The CASFileCache’s persistence in the filesystem and the availability of common POSIX features like symlinks and inode-based reference counts on almost any filesystem implementation have made it a solid choice for extremely large CAS installations - it scales to multi-TB host attached storages containing millions of entries with relative ease.
There are plans to improve CASFileCache that will be reflected in improved performance and memory footprint for the features used by CFCExecFilesystem.
Fuse
A fuse implementation to provide Roots exists and is specifiable as well. This was an experiment to discover the capacity of a fuse to represent Roots transparently with a ContentAddressableStorage backing, and has not been fully vetted to provide the same reliability as the CFCExecFilesystem.

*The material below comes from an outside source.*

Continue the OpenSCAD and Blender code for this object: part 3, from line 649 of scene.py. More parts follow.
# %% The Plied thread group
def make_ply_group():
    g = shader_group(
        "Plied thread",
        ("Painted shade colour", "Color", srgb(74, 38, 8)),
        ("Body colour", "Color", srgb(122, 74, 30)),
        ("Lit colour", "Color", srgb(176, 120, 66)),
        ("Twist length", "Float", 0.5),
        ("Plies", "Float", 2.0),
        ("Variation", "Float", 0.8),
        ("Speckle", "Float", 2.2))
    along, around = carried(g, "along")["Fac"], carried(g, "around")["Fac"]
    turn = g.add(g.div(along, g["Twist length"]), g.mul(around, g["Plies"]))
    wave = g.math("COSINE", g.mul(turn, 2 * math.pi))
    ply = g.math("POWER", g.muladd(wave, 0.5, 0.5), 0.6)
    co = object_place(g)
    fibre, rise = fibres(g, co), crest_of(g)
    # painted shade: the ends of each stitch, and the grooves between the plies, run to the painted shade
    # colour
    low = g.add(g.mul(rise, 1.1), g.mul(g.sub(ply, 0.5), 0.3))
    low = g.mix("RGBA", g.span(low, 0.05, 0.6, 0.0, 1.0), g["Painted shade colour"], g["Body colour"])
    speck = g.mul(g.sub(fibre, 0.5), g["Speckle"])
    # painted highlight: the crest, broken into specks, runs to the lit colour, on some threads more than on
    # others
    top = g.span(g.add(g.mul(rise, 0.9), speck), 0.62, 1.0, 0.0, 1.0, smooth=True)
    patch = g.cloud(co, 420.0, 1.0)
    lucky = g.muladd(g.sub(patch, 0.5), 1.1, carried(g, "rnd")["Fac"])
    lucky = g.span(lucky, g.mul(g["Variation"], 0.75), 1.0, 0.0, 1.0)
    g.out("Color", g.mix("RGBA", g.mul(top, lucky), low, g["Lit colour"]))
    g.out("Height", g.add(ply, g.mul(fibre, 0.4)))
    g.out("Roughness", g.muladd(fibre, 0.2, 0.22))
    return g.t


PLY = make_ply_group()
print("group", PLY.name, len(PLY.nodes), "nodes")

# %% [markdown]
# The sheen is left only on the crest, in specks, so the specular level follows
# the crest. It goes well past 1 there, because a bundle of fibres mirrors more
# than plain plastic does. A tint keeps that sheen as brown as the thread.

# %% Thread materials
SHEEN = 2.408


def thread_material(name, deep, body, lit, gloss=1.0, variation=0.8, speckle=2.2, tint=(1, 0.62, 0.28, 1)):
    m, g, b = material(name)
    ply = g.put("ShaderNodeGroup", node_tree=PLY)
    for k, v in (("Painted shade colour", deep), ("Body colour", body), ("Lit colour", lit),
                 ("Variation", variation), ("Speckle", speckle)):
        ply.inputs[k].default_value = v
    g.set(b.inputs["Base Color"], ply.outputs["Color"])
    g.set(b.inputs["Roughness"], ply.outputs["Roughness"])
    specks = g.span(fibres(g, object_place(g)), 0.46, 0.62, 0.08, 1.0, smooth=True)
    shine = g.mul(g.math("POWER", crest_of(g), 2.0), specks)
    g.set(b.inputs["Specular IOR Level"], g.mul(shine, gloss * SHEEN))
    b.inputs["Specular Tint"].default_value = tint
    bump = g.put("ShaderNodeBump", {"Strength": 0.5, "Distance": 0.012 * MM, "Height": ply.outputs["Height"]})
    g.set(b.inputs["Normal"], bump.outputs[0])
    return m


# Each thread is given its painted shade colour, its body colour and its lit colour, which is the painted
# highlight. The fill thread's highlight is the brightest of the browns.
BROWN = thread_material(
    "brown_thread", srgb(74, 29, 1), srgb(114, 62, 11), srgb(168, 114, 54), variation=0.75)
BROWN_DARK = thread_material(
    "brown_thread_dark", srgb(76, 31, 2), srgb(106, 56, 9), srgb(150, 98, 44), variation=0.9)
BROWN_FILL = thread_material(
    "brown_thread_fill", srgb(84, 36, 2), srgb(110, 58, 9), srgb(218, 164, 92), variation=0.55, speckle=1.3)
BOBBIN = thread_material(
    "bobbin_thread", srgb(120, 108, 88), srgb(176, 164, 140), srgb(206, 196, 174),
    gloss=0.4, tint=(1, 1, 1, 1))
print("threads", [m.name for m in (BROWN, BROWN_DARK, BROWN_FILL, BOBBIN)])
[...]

This system is capable of blinking entire trees into existence with ease, as well as supporting write-throughs for outputs suitable for general purpose execution. Some problems with this type were initially observed and never completely resolved, including guaranteed resource release on Root destruction. This implementation is also only built to be backed by its own Memory CAS, with no general purpose CAS support added due to the difficulty of supporting a transaction model for an input tree to enforce the contract of availability. It remains unoptimized yet functional, but difficulties with integrating libfuse 3 into the bazel build, as well as time constraints, have kept it from being scaled and expanded as the rest of Buildfarm has grown.
There are plans to revisit this implementation and bring it back into viability with a CASFileCache-like backing.